> Source material:
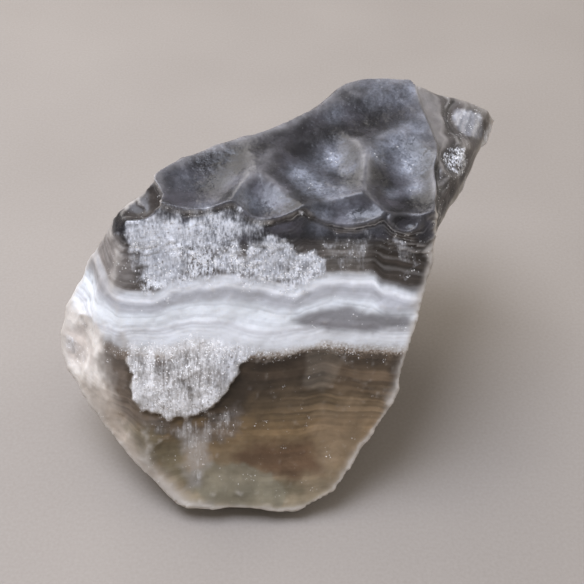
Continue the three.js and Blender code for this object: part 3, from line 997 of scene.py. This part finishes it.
    def broken_grain(
        self, recipe: Recipe, grains: bpy.types.Node, hazed: bpy.types.NodeSocket
    ) -> bpy.types.NodeSocket:
        """Gives relief too fine for the mesh: grains, and a faint waxy unevenness everywhere.

        Args:
            recipe: The finish in the making.
            grains: The sugary grains.
            hazed: How thickly the haze lies.

        Returns:
            Which way the surface looks.
        """
        make, mm, read = recipe.make, recipe.mm, recipe.read
        hackle, top = read[Measure.HACKLE], read[Measure.TOP]
        height = make(Op.MULTIPLY, grains.outputs["Distance"], make(Op.MULTIPLY_ADD, hazed, 0.2, 0.05))
        waxy = make(Op.NOISE, mm, 1 / 0.9, 4.0)
        waxy = make(Op.MULTIPLY, waxy, make(Op.MULTIPLY_ADD, top, 0.4, 0.35))
        skin = make(Op.ADD, waxy, make(Op.MULTIPLY, height, -1.0))
        splintered = make(Op.NOISE, mm, 1 / 1.4, 3.0)
        splintered = make(Op.MULTIPLY, splintered, make(Op.MULTIPLY, hackle, 0.4))
        height = make(Op.ADD, skin, splintered)
        settings = {"Strength": self.relief_share, "Distance": self.relief, "Height": height}
        bump = add_node(recipe.tree, "ShaderNodeBump", None, settings).outputs[0]
        # Each grain also tips its own way, which is what glitters.
        glint = make(Op.SPAN, make(Op.RED, grains.outputs["Color"]), 0.86, 0.9)
        glint = make(Op.MULTIPLY_ADD, glint, 0.9, 0.22)
        wet = make(Op.MULTIPLY, make(Op.MULTIPLY, top, read[Measure.HIGHLIGHT_CLOUD]), 0.6)
        tipping = make(Op.MAXIMUM, make(Op.MAXIMUM, hazed, wet), 0.16)
        tipping = make(Op.MULTIPLY, glint, make(Op.MULTIPLY_ADD, hackle, 0.5, tipping))
        tip = make(Op.VECTOR_SUBTRACT, grains.outputs["Color"], (0.5, 0.5, 0.5))
        return make(Op.NORMALIZE, make(Op.VECTOR_ADD, bump, make(Op.VECTOR_SCALE, tip, tipping)))


# ---- the stone ----


class Skin:
    """The stone's surface as arrays: points in mm and the edges between them."""

    def __init__(self, mesh: bpy.types.Mesh) -> None:
        """Reads a mesh.

        Args:
            mesh: The mesh, in metres.
        """
        self.mesh = mesh
        self.edges = np.empty(len(mesh.edges) * 2, int)
        mesh.edges.foreach_get("vertices", self.edges)
        self.edges = self.edges.reshape(-1, 2)
        flat = np.empty(len(mesh.vertices) * 3)
        mesh.vertices.foreach_get("co", flat)
        self.points = flat.reshape(-1, 3) / MM
        self.count = np.bincount(self.edges.ravel(), minlength=len(self.points)).clip(1)

    def averaged(self, values: np.ndarray, rounds: int, share: float = 0.5) -> np.ndarray:
        """Evens values out among neighbours.

        Args:
            values: One row per point.
            rounds: How many times.
            share: How far each goes toward its neighbours each time.

        Returns:
            The evened values.
        """
        out = values.reshape(len(self.points), -1).astype(float)
        a, b = self.edges.T
        for _ in range(rounds):
            for k in range(out.shape[1]):
                column = out[:, k]
                near = np.bincount(a, column[b], len(column)) + np.bincount(b, column[a], len(column))
                out[:, k] = column + share * (near / self.count - column)
        return out.reshape(values.shape)

    def normals(self) -> np.ndarray:
        """Puts the points back in the mesh and reads which way it faces at each.

        Returns:
            One unit vector per point.
        """
        self.mesh.vertices.foreach_set("co", (self.points * MM).ravel())
        self.mesh.update()
        flat = np.empty(len(self.points) * 3)
        self.mesh.vertex_normals.foreach_get("vector", flat)
        return flat.reshape(-1, 3)

    def bulge(self, rounds: int) -> np.ndarray:
        """Says how far each point stands out from its neighbourhood.

        Args:
            rounds: How wide the neighbourhood is.

        Returns:
            Millimetres, more than 0 on ridges and less in hollows.
        """
        away = self.points - self.averaged(self.points, rounds, 0.7)
        return np.einsum("ij,ij->i", away, self.normals())

    def store(self, measure: Measure, values: np.ndarray) -> None:
        """Keeps one number per point on the mesh.

        Args:
            measure: Which measure it is.
            values: The numbers.
        """
        self.mesh.attributes.new(measure.value, "FLOAT", "POINT").data.foreach_set("value", values.astype(np.float32))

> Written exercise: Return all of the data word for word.

> Solution to the exercise:
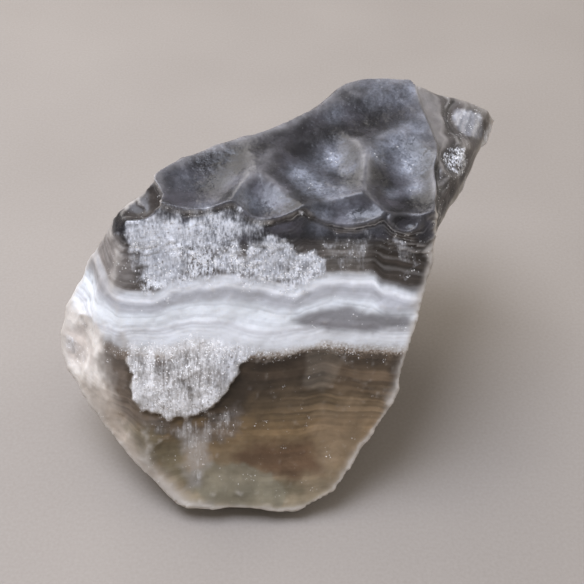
Continue the three.js and Blender code for this object: part 3, from line 997 of scene.py. This part finishes it.
    def broken_grain(
        self, recipe: Recipe, grains: bpy.types.Node, hazed: bpy.types.NodeSocket
    ) -> bpy.types.NodeSocket:
        """Gives relief too fine for the mesh: grains, and a faint waxy unevenness everywhere.

        Args:
            recipe: The finish in the making.
            grains: The sugary grains.
            hazed: How thickly the haze lies.

        Returns:
            Which way the surface looks.
        """
        make, mm, read = recipe.make, recipe.mm, recipe.read
        hackle, top = read[Measure.HACKLE], read[Measure.TOP]
        height = make(Op.MULTIPLY, grains.outputs["Distance"], make(Op.MULTIPLY_ADD, hazed, 0.2, 0.05))
        waxy = make(Op.NOISE, mm, 1 / 0.9, 4.0)
        waxy = make(Op.MULTIPLY, waxy, make(Op.MULTIPLY_ADD, top, 0.4, 0.35))
        skin = make(Op.ADD, waxy, make(Op.MULTIPLY, height, -1.0))
        splintered = make(Op.NOISE, mm, 1 / 1.4, 3.0)
        splintered = make(Op.MULTIPLY, splintered, make(Op.MULTIPLY, hackle, 0.4))
        height = make(Op.ADD, skin, splintered)
        settings = {"Strength": self.relief_share, "Distance": self.relief, "Height": height}
        bump = add_node(recipe.tree, "ShaderNodeBump", None, settings).outputs[0]
        # Each grain also tips its own way, which is what glitters.
        glint = make(Op.SPAN, make(Op.RED, grains.outputs["Color"]), 0.86, 0.9)
        glint = make(Op.MULTIPLY_ADD, glint, 0.9, 0.22)
        wet = make(Op.MULTIPLY, make(Op.MULTIPLY, top, read[Measure.HIGHLIGHT_CLOUD]), 0.6)
        tipping = make(Op.MAXIMUM, make(Op.MAXIMUM, hazed, wet), 0.16)
        tipping = make(Op.MULTIPLY, glint, make(Op.MULTIPLY_ADD, hackle, 0.5, tipping))
        tip = make(Op.VECTOR_SUBTRACT, grains.outputs["Color"], (0.5, 0.5, 0.5))
        return make(Op.NORMALIZE, make(Op.VECTOR_ADD, bump, make(Op.VECTOR_SCALE, tip, tipping)))


# ---- the stone ----


class Skin:
    """The stone's surface as arrays: points in mm and the edges between them."""

    def __init__(self, mesh: bpy.types.Mesh) -> None:
        """Reads a mesh.

        Args:
            mesh: The mesh, in metres.
        """
        self.mesh = mesh
        self.edges = np.empty(len(mesh.edges) * 2, int)
        mesh.edges.foreach_get("vertices", self.edges)
        self.edges = self.edges.reshape(-1, 2)
        flat = np.empty(len(mesh.vertices) * 3)
        mesh.vertices.foreach_get("co", flat)
        self.points = flat.reshape(-1, 3) / MM
        self.count = np.bincount(self.edges.ravel(), minlength=len(self.points)).clip(1)

    def averaged(self, values: np.ndarray, rounds: int, share: float = 0.5) -> np.ndarray:
        """Evens values out among neighbours.

        Args:
            values: One row per point.
            rounds: How many times.
            share: How far each goes toward its neighbours each time.

        Returns:
            The evened values.
        """
        out = values.reshape(len(self.points), -1).astype(float)
        a, b = self.edges.T
        for _ in range(rounds):
            for k in range(out.shape[1]):
                column = out[:, k]
                near = np.bincount(a, column[b], len(column)) + np.bincount(b, column[a], len(column))
                out[:, k] = column + share * (near / self.count - column)
        return out.reshape(values.shape)

    def normals(self) -> np.ndarray:
        """Puts the points back in the mesh and reads which way it faces at each.

        Returns:
            One unit vector per point.
        """
        self.mesh.vertices.foreach_set("co", (self.points * MM).ravel())
        self.mesh.update()
        flat = np.empty(len(self.points) * 3)
        self.mesh.vertex_normals.foreach_get("vector", flat)
        return flat.reshape(-1, 3)

    def bulge(self, rounds: int) -> np.ndarray:
        """Says how far each point stands out from its neighbourhood.

        Args:
            rounds: How wide the neighbourhood is.

        Returns:
            Millimetres, more than 0 on ridges and less in hollows.
        """
        away = self.points - self.averaged(self.points, rounds, 0.7)
        return np.einsum("ij,ij->i", away, self.normals())

    def store(self, measure: Measure, values: np.ndarray) -> None:
        """Keeps one number per point on the mesh.

        Args:
            measure: Which measure it is.
            values: The numbers.
        """
        self.mesh.attributes.new(measure.value, "FLOAT", "POINT").data.foreach_set("value", values.astype(np.float32))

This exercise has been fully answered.